Solicitors coined £77m from personal injury claims, but it didn’t stop them taking the Mickey out of miners
A union is reported to have sacked personal injury specialist law firm Raleys for creating a fictional miner called ‘Mr Thikas Toosh Ortplanks’.
According to a report in last weekend’s Mail on Sunday newspaper, the clever clogs at Raleys thought it would be tremendous good fun to invoke the disparaging stereotype of a miner in one of the firm’s training manuals.
Presumably the chapter heading was along the lines of “Oikish horny-handed sons of toil and how to deal with them”.
The problem is that Barnsley-based Raleys has made a nice little living from those sons of toil. The MoS estimates the firm has coined some £77 million in total from miner compensation claims, bringing actions around such areas as vibration white finger.
So understandably, the National Union of Mineworkers — which is dusting off the Margaret Thatcher effigies to celebrate the 30th anniversary of the start of the 1984 miners’ strike — appears not to be that chuffed with Raleys.
The newspaper quotes Chris Skidmore, NUM Yorkshire branch chairman as saying he is “bitter” about the firm’s depiction of miners in its training materials.
“When you go to a professional you think they are giving you the right advice,” he told the paper. “I’m appalled at our treatment and to refer to miners as ‘thick as two short planks’ by people we placed our trust in is disgraceful.”
Skidmore went on to explain to the MoS that the union had instructed the firm for 90 years. It now looks as though the senior partners will have to do some fast and sweet talking to get the client back on board.
But creating not-very-funny schoolboy jokes about clients is only part of Raleys’ worries. Last May, the Appeal Court threw out the firm’s bid to overturn a £6,000 professional negligence ruling in favour of a vibration white finger-suffering miner.
The Law Gazette reported that the appeal judges found Raley’s case to be “completely unsustainable”. And as far back as 2009 it emerged that the Law Society compensation scheme had coughed up more than £300,000 to cover inadequate professional services claims brought by miner former clients.

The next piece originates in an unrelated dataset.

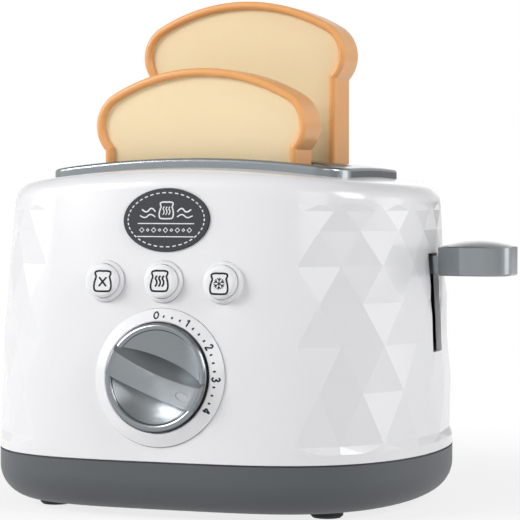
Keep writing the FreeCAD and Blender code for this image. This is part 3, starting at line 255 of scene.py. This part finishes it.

Raleys managing partner Carol Gill told Legal Cheek:
“The reference [to the fictional miner] was part of a staff training exercise conducted in 2002. The current management consider it was a poor-taste joke, which should not have been sanctioned. However, in this recent matter we were duty bound to disclose it to the court as relevant to the case. I believe it did not reflect the true, general attitude of Raleys Solicitors at the time, and it certainly does not reflect the attitude of any of our staff today.”
Gill went on to say:
“A number of claims have been made against Raleys in recent months, all relating to the now-historic vibration white finger compensation scheme, which closed in 2002. Of six recent claims that went to court, three were rejected and the claimants were ordered to pay Raleys’ costs, and three succeeded.

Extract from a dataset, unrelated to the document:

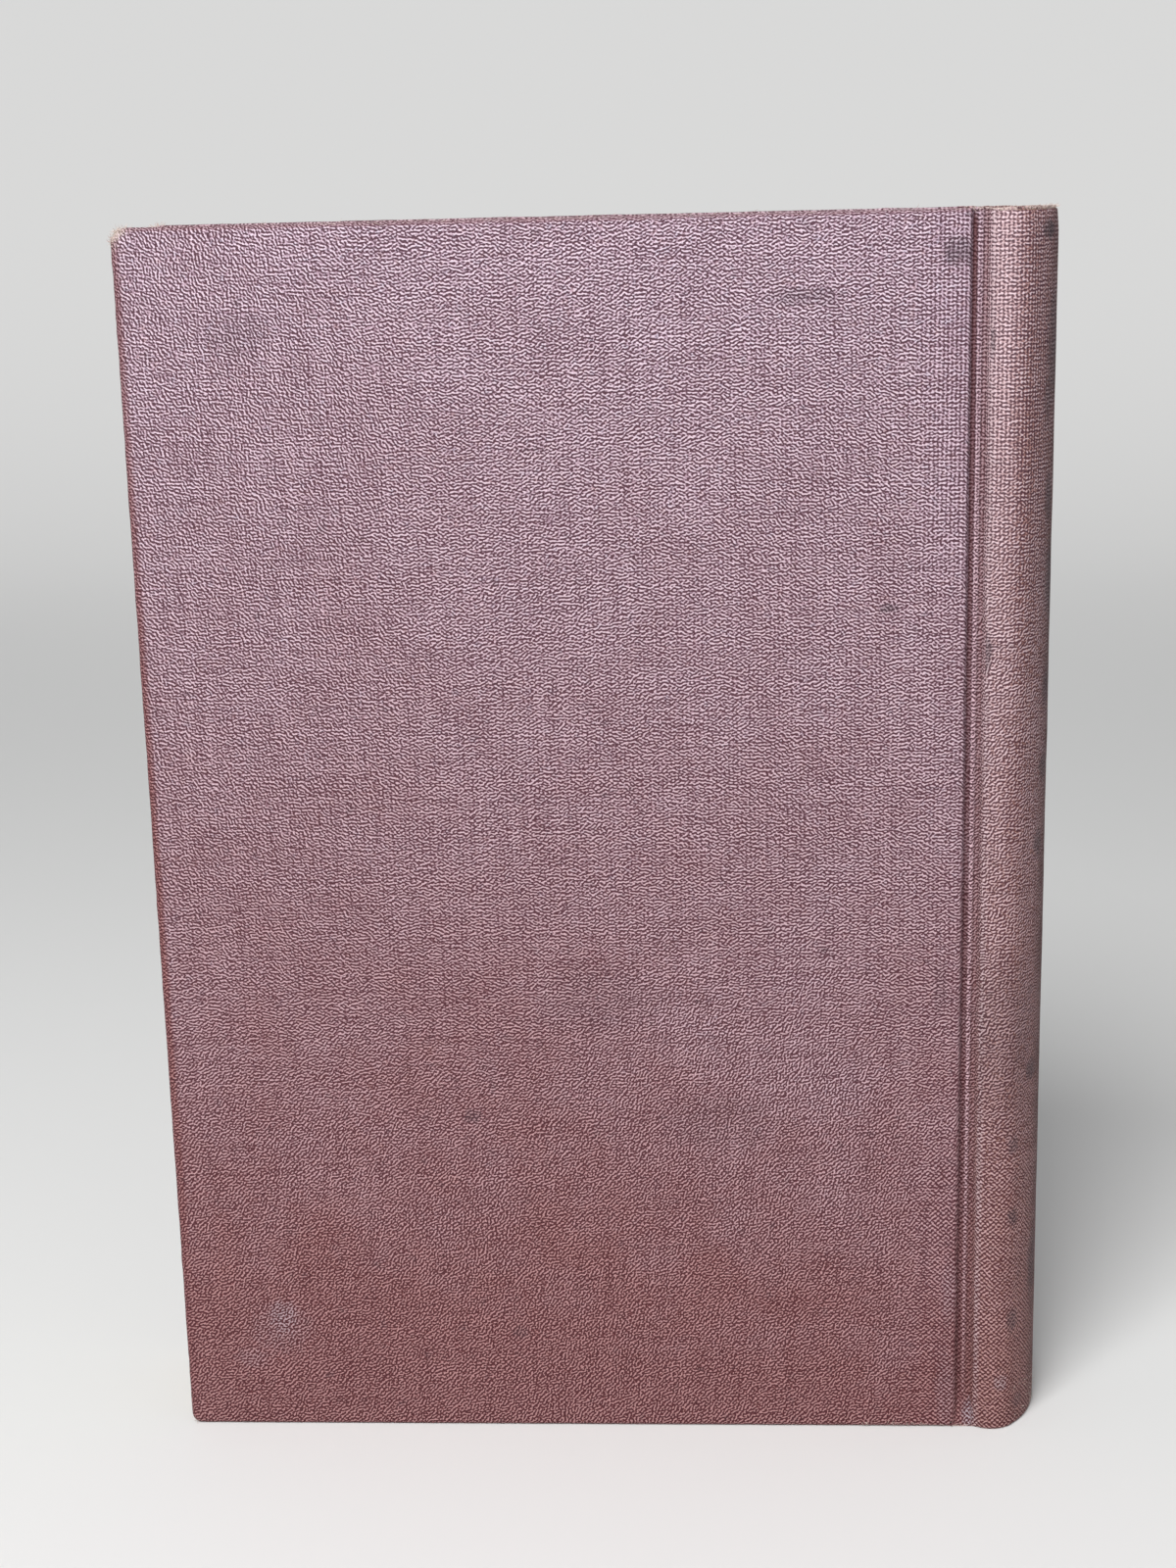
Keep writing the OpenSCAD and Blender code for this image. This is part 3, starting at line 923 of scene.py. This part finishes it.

“We appealed all three of these. Our first appeal has been rejected, and we await the outcomes of the other two. Another 24 claims have not gone to court. Of these, 15 have been withdrawn including eight in which the claimants will pay Raleys’ costs, and the other nine have been conceded by Raleys and settled.”
A spokesman for the firm said the NUM had not as yet informed the solicitors of whether they would be instructed again in the future.
Presumably the firm’s in-house training flunkies are under a three-line whip to use nothing more creative than Joe Blogs for future hypothetical case studies.
Update — 11.15am , 23 July 2014
National Union of Mineworkers Yorkshire branch chairman Chris Skidmore has contacted Legal Cheek to clarify that Barnsley firm Raleys has not yet been formally sacked — but the lawyers are walking a thin line.
Indeed, the partners’ inability to walk 250 yards is what is really baffling and angering Skidmore.
He points out that Raleys’ offices are just a short stroll down the road from the union’s local headquarters — yet, despite the media storm around the firm’s training manual indiscretion, he has not received so much as a ‘phone call — let alone a personal delegation — from the solicitors proffering an apology.
Skidmore says he and his members remain “very angry” that a law firm “that has made a lot of money” from vibration white finger claims would so crassly insult its own clients.
As for the official statement from Raleys’ managing partner Carol Gill acknowledging the creation of the fictitious miner character was a “poor taste joke” — for Skidmore, “that just doesn’t wash with us”.
Perhaps the senior partners should stroll down the road this lunch time.